No es salto para cabreros

martes, 1 de abril de 2008

Ahí está, imponente, el Salto del Cabrero, la gran abertura natural que a lo largo de los siglos ha separado a dos magnas paredes de roca totalmente verticales. Una, de 80 metros de altura; la otra, un poco más baja, pero con una caída lo suficientemente impresionante para cortar el hipo de cualquiera. Ubicado en pleno Parque Natural de Grazalema, el dibujo que forma es único, ya que de las numerosas cimas que con características similares lo rodean, ninguna sufre una brecha similar.

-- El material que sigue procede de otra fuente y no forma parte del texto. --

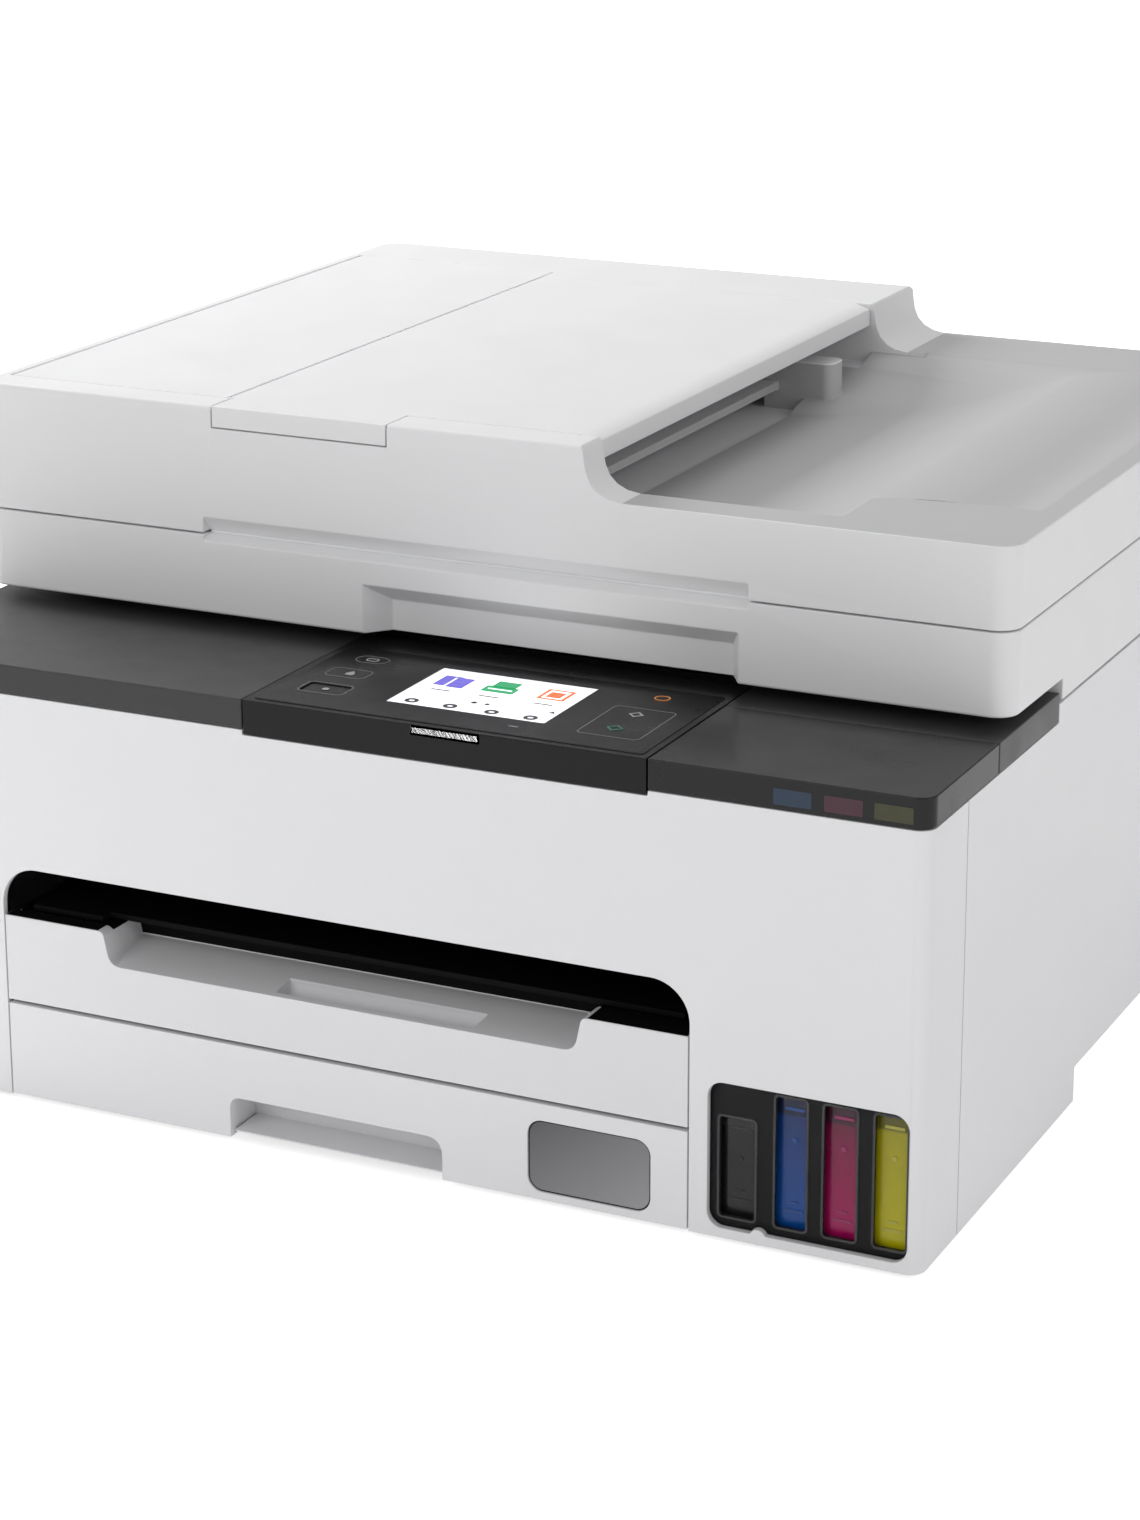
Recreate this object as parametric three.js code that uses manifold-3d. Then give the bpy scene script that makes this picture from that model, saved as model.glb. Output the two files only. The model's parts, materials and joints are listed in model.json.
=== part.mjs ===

Por ende, no resulta extraño que su unicidad haya dado pie entre los lugareños a numerosas leyendas que traten de dar una explicación a tan insólito fenómeno. Una nos cuenta que un cabrero que tenía un hijo enfermo, reunió dos cántaros de leche de sus cabras para poder sanarlo. Por la premura de la situación, pegó un gran salto desde una pared a la otra para ahorrar tiempo, con la suerte de que, al llegar, ni una sola gota se había derramado de ambos recipientes. Lo que no dice la leyenda es si los por todos conocidos milagrosos poderes de la leche salvaron a su hijo.

Otra nos narra la historia de un cabrero que pidió a un usurero 5 monedas de oro para poder curar a su hija enferma (parece que todo gira en torno a lo mismo); pero al no poder devolver el dinero, el prestamista se quedó con su rebaño de cabras y amenazó con quedarse con sus dos hijos. El cabrero huyó, y al saltar sobre una grieta en la montaña, esta se abrió como si hubiera sido Moisés el que brincaba, y por ella cayeron sus dos hijos y el adeudado. No sabemos nada del rebaño de cabras.

Parece físicamente complicado que un cabrero pueda llegar a saltar esta distancia (aunque soy de letras, quién sabe), pero aún así me gusta esto de las leyendas. Es muy del folclore popular. Por eso yo tengo mi propia versión de por qué la montaña está dividida en dos. Para mi, está clarísimo que fue culpa de un cabrero de Bilbao, a quien, mientras perseguía una cabra que se había escapado del rebaño en Santurce, se le cayó el hacha y su pesada hoja golpeó el suelo. No llego aún a entender porqué llevaba un hacha en vez de una cuerda para cazar al animal, pero está visto que en las leyendas siempre queda algo por explicar.